Le camp opposé à Téhéran au grand complet. Mais Hollande
reçoit, comme second couteau, les ministres des affaires étrangères arabes, de
simples collaborateurs des maîtres de la décision. Le sort du monde se joue sur
un autre échiquier.
L'énergie déployée par le président français était donc
une expression de la permanence de la "politique arabe" rendue possible
par le statut "surdimensionné" de grand acteur international qui est
échu à la France au gré des circonstances de l'après guerre. Cet invariant du
choix arabe systématique doit rester toujours à l'esprit quand on observe les
positions françaises dans le conflit israélo-arabe, incroyablement biaisées en
faveur des Arabes et stigmatisatrices d'Israël.
10 – L’Iran d’abord
La durée et la sauvagerie de la guerre civile syrienne
trouvent leur origine dans l'alliance de ce pays avec l'Iran, une puissance
émergente au seuil de l'arme nucléaire, assoiffée de pouvoir, qui a d'ores et
déjà changé les données stratégiques de toute la région du Golfe persique.
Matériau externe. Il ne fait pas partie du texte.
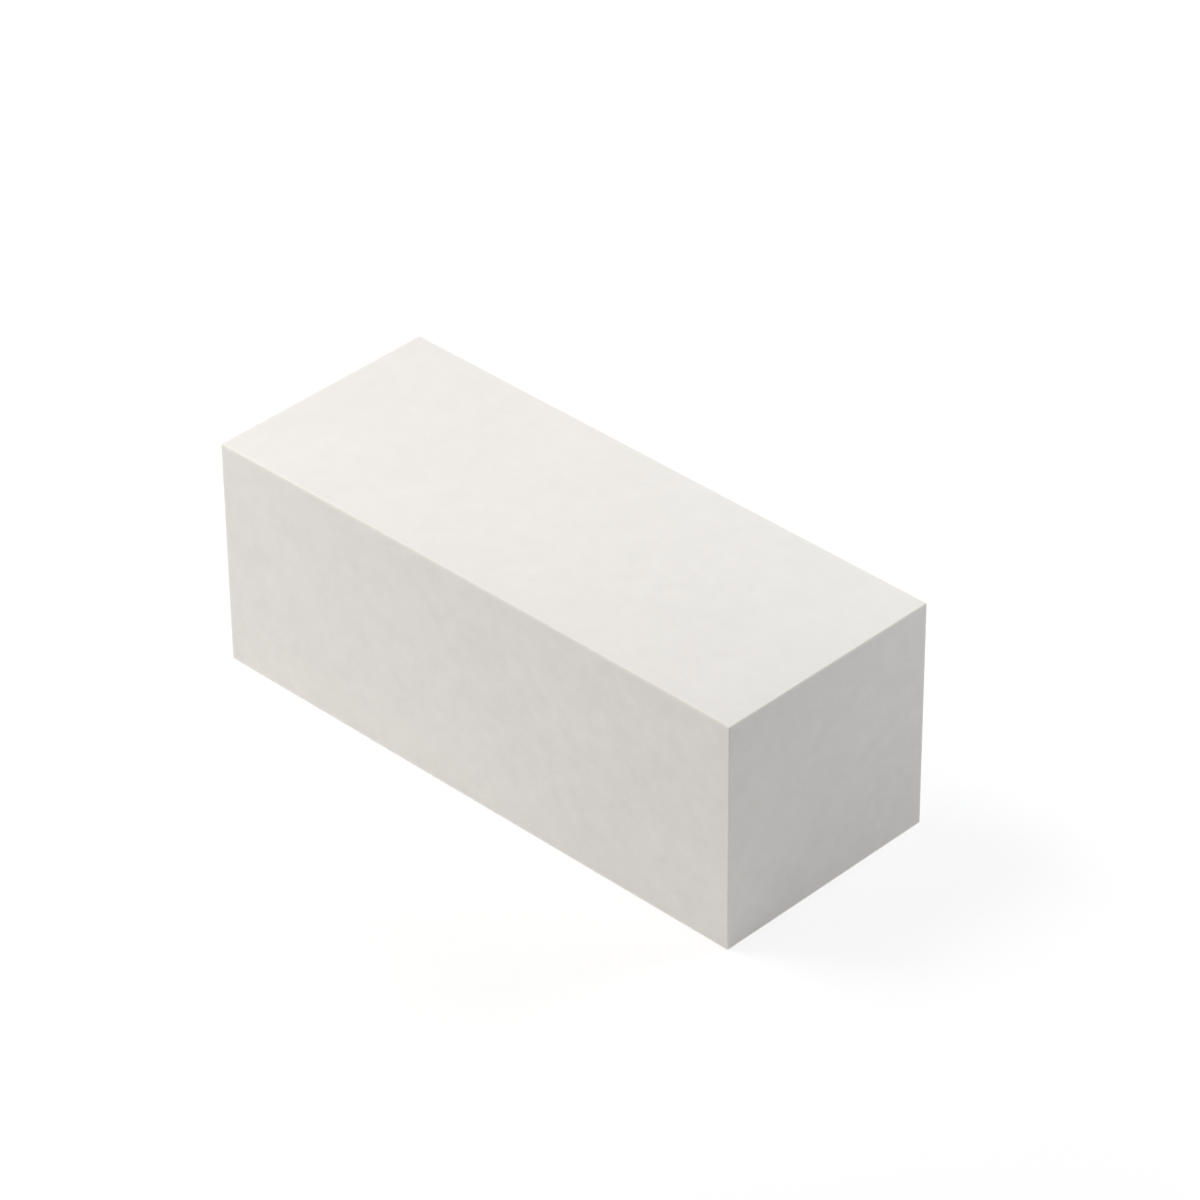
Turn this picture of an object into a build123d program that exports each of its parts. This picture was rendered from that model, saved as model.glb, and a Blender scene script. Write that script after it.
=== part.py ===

Dès son arrivée à la Maison Blanche, Barak Obama s'était
employé à appliquer sa doctrine de "l'engagement" et à rechercher le
dialogue avec les ayatollahs.
Y voyant une preuve de faiblesse et un cadeau du ciel,
ces derniers ont poussé les feux de leur programme nucléaire et balistique.
Ils ont forcé leur production d'uranium militarisé en multipliant les
centrifugeuses, y compris depuis l'élection du "modéré" Rouhani. Ils
sont en train désormais d'explorer la filière du plutonium en développant le
réacteur à eau lourde d'Arak. Ils ont accru en même temps la portée et la
fiabilité de leurs missiles.
La réaction d'Obama a consisté en un arsenal de sanctions
qui a démontré ses limites, puisque les programmes militaires iraniens se
poursuivent sans donner le moindre signe d'essoufflement. Ces derniers jours,
Iraniens et Américains ont convenu d'un calendrier de rencontres directes. On
ne peut en attendre que ces atermoiements et autres ruses politiques dont
les Iraniens sont coutumiers.
Il est évident que si l'Iran parvient à se doter d'armes
nucléaires et balistiques opérationnelles, -à l'échéance d'une année selon les
experts-, la résistance saoudienne ne fera pas le poids malgré ses milliards de
dollars. On verrait toute la région du Golfe, avec ses ressources financières
et pétrolières incalculables, basculer irrésistiblement dans un nouvel imperium perse,
immensément puissant et farouchement hostile à l'Occident et à Israël.
En renonçant à des frappes contre le régime de Assad, Obama
a reculé devant l'aventure risquant d'aboutir à la substitution d'un chaos
islamiste à un régime à bout de souffle. Un choix cornélien. Mais il ne
faut pas s'abuser soi-même. La guerre appelle la guerre. A l'instar de la
guerre d'Espagne, le Hezbollah et les Gardiens de la Révolution gagnent en
maîtrise de l'art de la guerre dans les sables mouvants syriens plus qu'ils
n'usent de ressources. Ils en sortiront plus aguerris et redoutables.
Le seul moyen de conjurer cette menace historique sur tous
les équilibres de la planète, en particulier ceux qui permettent à l'Europe
d'exister, c'est de profiter de l'avantage militaire occidental actuel pour annihiler
toutes les infrastructures de l'armement nucléaire iranien. Le temps presse, et
il joue en faveur du régime des ayatollahs. Il est minuit moins une, et dans
l'horloge de l'Histoire, les aiguilles ne tournent que dans un seul sens.